Le recours massif au vote par correspondance et un scrutin serré dans plusieurs États clés pourraient retarder l’annonce des résultats officiels. Un scénario susceptible d’inciter Donald Trump à contester les résultats.
L’élection présidentielle américaine de 2020 est bien partie pour battre des records de participation. Plus de 93 millions d’Américains ont déjà voté par correspondance ou par anticipation dans un bureau de vote prévu à cet effet contre 47 millions en 2016. Du jamais vu aux États-Unis.
« La participation devrait être la plus forte de l’histoire des États-Unis avec entre 150 et 160 millions de bulletins de vote comptabilisés », juge Jean-Éric Branaa, chercheur spécialiste des États-Unis à l’université Paris-2 Panthéon-Assas, contacté par France 24.
Problème : dépouiller l’intégralité de ces bulletins risque de prendre du temps, notamment dans les États qui n’autorisent pas le dépouillement des votes anticipés avant le jour de l’élection. C’est en particulier le cas du Michigan et de la Pennsylvanie, deux États clés dans lesquels Donald Trump et Joe Biden ont jeté toutes leurs forces ces derniers jours pour convaincre les électeurs indécis.

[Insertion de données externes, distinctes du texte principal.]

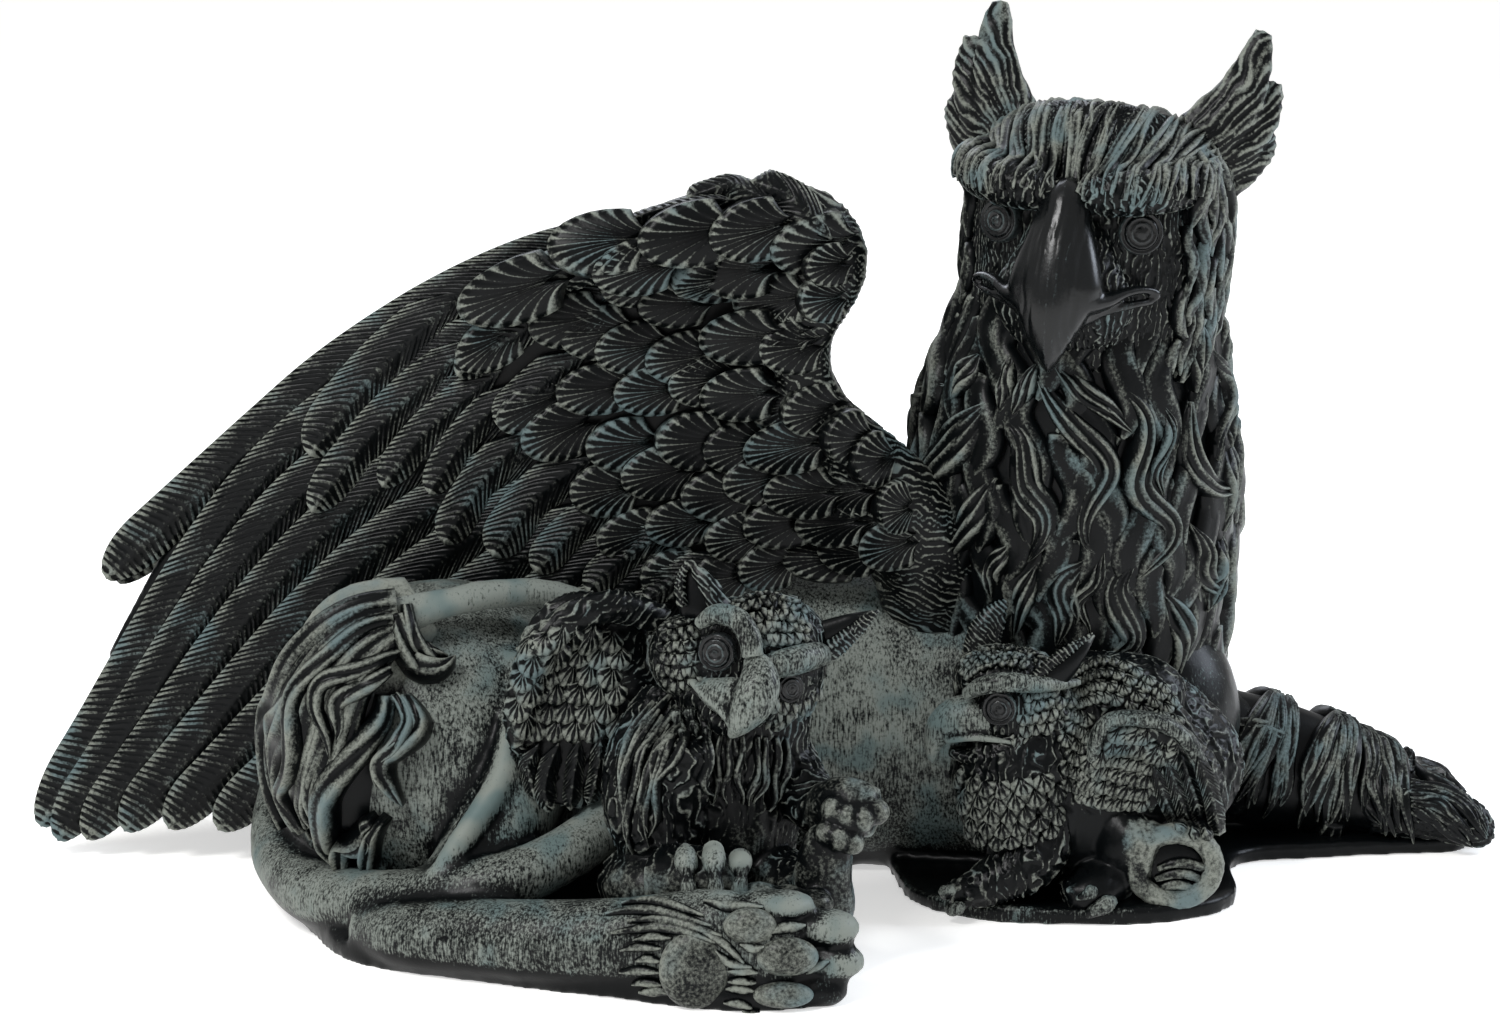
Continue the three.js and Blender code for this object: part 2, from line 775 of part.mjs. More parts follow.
function bufferGeometry(manifold) {
  const { vertProperties, triVerts, numProp, numVert } = manifold.getMesh();
  const positions = new Float32Array(numVert * 3);
  for (let i = 0; i < numVert; i++)
    positions.set(vertProperties.subarray(i * numProp, i * numProp + 3), i * 3);
  return new THREE.BufferGeometry()
    .setAttribute("position", new THREE.BufferAttribute(positions, 3))
    .setIndex(new THREE.BufferAttribute(triVerts, 1));
}

const castResin = new THREE.MeshStandardMaterial({ color: 0x2b3030, roughness: 0.55, metalness: 0 });

const geometry = bufferGeometry(statue());
geometry.computeBoundingBox();
const middle = geometry.boundingBox.getCenter(new THREE.Vector3());
const griffin = new THREE.Mesh(geometry, castResin);
griffin.name = "griffin_with_cubs";
griffin.position.set(-middle.x, -middle.y, 0);

const group = new THREE.Group();
group.add(griffin);

export default group;
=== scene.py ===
"""Cast resin statue of a reclining griffin with two cubs: carved surfaces, finishes, floor, light and camera.

The forms are laid out in squares, as a carver squares up a block: y = 0 is the griffin's middle plane, x runs
from the tail to the forepaws and z stands up from the table. One square is worked out from the frame.
"""
import logging
import math
from collections.abc import Callable, Sequence
from dataclasses import dataclass, field
from enum import Enum

import bpy
import numpy as np
from mathutils import Euler, Matrix, Vector
from mathutils.bvhtree import BVHTree


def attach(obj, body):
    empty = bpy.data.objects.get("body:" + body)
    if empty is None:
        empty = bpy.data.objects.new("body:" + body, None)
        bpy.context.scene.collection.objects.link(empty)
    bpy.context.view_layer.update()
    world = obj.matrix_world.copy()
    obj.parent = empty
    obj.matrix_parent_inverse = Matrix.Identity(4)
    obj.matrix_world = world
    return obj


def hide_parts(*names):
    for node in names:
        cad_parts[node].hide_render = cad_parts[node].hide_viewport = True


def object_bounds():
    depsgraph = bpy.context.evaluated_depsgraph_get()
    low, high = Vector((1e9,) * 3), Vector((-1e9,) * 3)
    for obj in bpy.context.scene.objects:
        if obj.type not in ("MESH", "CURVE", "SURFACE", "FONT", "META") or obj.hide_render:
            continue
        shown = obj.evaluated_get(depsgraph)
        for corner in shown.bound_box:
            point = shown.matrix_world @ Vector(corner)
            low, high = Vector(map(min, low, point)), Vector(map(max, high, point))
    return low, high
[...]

« Il sera impossible de dépouiller en une journée autant de bulletins, d’autant que nombre d’entre eux arriveront après le 3 novembre », affirme Romain Huret, historien des États-Unis et directeur d’études à l’École des hautes études en science sociale (EHESS), contacté par France 24. « Or, cette situation pourrait aboutir au pire des scénarios : Donald Trump déclaré vainqueur mardi soir, puis Joe Biden finalement élu une semaine plus tard après le décompte de l’intégralité des bulletins », prévient le spécialiste.
« Une posture faite pour galvaniser ses troupes jusqu’au bout »
Donald Trump répète en boucle depuis des mois que le vote par voie postale est sujet à fraude, bien que les experts soulignent qu’elle reste marginale aux États-Unis. Envoyer son bulletin par courrier est une tradition de longue date, et un vote sur quatre a été effectué ainsi en 2016.
Mais pour cette année de pandémie de Covid-19, les démocrates ont mis en avant le vote par correspondance comme un moyen sûr de voter afin d’éviter tout risque d’infection. D’où la rhétorique sur les risques de fraude employée tout au long de la campagne par le président sortant.
« Je ne crois pas que ce soit juste de devoir attendre pendant une longue période après l’élection », a estimé Donald Trump, dimanche 1er novembre, devant des journalistes, en amont d’un meeting en Caroline du Nord, avant d’indiquer qu’il solliciterait ses avocats mardi soir « dès que l’élection est terminée ».
« J’entends ses déclarations, mais il ne faut pas les prendre au pied de la lettre », veut croire Jean-Éric Branaa. « Donald Trump parlait déjà de fraude en 2016 et avait prévenu que ses soutiens descendraient dans la rue si jamais il n’était pas élu. Il refait la même chose. Ça ne veut pas dire qu’il ne concédera pas sa défaite si défaite il y a. C’est en réalité une posture faite pour galvaniser ses troupes jusqu’au bout. »
« La première fois qu’un président annonce que la transition n’est pas certaine »
Le scénario d’un pays qui se réveillerait, mercredi 4 novembre, avec deux candidats revendiquant la victoire et promettant de se battre jusqu’au bout pour le prouver serait donc à exclure ?
« C’est la première fois qu’un président annonce qu’une transition pacifique n’est pas certaine », rappelle pour sa part Romain Huret, pour qui, au contraire, tout porte à croire que l’élection sera contestée en cas de scrutin serré. « Il est certain que les républicains vont contester les résultats s’ils perdent de peu, affirme-t-il. Ils ont déjà commencé à le faire dans le Texas, où la validité de 127 000 bulletins de vote anticipés a été remise en cause devant les tribunaux. »
En 2000, les Américains avaient dû attendre plusieurs semaines avant de connaître le vainqueur de l’élection présidentielle. Le candidat républicain George W. Bush avait emporté la Floride par seulement 537 voix d’avance sur l’ancien vice-président démocrate Al Gore. Ce dernier avait donc contesté le résultat. Et alors qu’un recompte avait été ordonné par la Cour suprême de Floride, celui-ci avait été interrompu sur décision de la Cour suprême des États-Unis, faisant par la même occasion du fils de George H. W. Bush le 43e président des États-Unis.
L’histoire se répètera-t-elle ? Dans cette perspective, la nomination de la juge conservatrice Amy Coney Barrett à la Cour suprême, à seulement une semaine de l’élection présidentielle, pourrait sans nul doute bénéficier à Donald Trump.